"Lonesome Death" (letter to editor, New Yorker)
David Simon’s piece in “The Lonesome Death” of William Zantzinger (1/26/09) was too kind and considerate to my former schoolmate, and too harsh on Bob Dylan, my favorite songwriter. All through his high school years at Sidwell Friends School Billy Zantzinger had a reputation as being “rich greaser.” He drank, drove cars and fought to excess. He was a mean spirited young man and arrogant to a fault. Back then DC was pretty much a Jim Crow town. Most of us high school students of privilege accepted the entitlement and racial ascriptions of our whiteness without much question. But we knew a bully when we heard one. We recognized that Black folks were victims of discrimination. Sadly most of us remained passive bystanders.
In fact the Lonesome Death of Hattie Carroll” is one of the truly great American folk songs, and served as a great parable for the emerging civil rights movement. Yes, Mr. Dylan took poetic license with some of the historic facts of the criminal case, but he should not be accused of distorting the historical truth of this gruesome crime. The basic facts are that a very drunk and boisterous Zantzinger hurled much more than racial epitaphs at Mrs. Caroll at the Emerson Hotel. He smacked her several times with his toy cane because she was too slow to serve him more booze. The police report stated that Zantzinger had been drinking heavily and had been partying hard all that night. He had already verbally and physically abused several other hotel workers. His intent may not have been murder, but his actions showed fearless recklessness. That was classic Billy Zantzinger.
Today Mr. Zantzinger could have been tried for violating Mrs. Carroll's civil rights, even if the murder charges were lowered or dropped. That was then, this is now.
Dylan's provocative song was a powerful statement about the gross class and race inequalities existing then in our criminal court systems.
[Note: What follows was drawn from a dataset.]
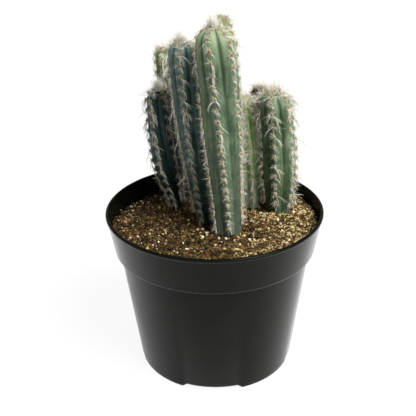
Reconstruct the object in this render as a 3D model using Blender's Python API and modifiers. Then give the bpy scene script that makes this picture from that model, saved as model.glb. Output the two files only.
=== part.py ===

Five years later, when I played Dylan's song to my high school students at Cardozo High School (Washington, DC), they had no problem parsing his meaning, even if his gravelly voice irritated them. They were the sons and daughters of welfare mothers and domestics. They knew well what time it was. They were amazed that a white boy would and could right such a powerful song, much less that a white teacher would play it for them in their high school classroom.
Billy's defense lawyers convinced the jury that Hattie Carroll was a very sick woman with well-documented cardiac disease. She died of a stroke and was not "slain by a cane." The jury believed the defense because Billy’s family did have close ties "in the politics of Maryland." His dad had been a state rep for one term. That was the least of their connections. They were affluent from real estate and tobacco, mostly along the eastern shore. They used their “high offices relations” to move the trial out of Baltimore to the far more racially biased eastern shore of Maryland, where a largely all white jury’s sympathies were clearly against the victim and the prosecution.
Honestly, I was astonished to read that Billy acknowledged to Mr. Simon that “I caused that woman death. I’m responsible. Me talking does nothing for that woman or her family.” Nice sentiment Billy.
How does that explain his persistent racist behavior years later? The Washington Post Sunday Magazine (citing the Maryland Independent report) reported in 1991 that Billy continued to collect rent from tenant farmers on old properties that he lost in bankruptcy court. He even went to court to sue for past-due rent. He won. Dylan’s chorus lyrics to his ballad remains true today: “But you who philosophize disgrace and criticize all fears, Bury the rag deep in your face, For now is the time for your tears.”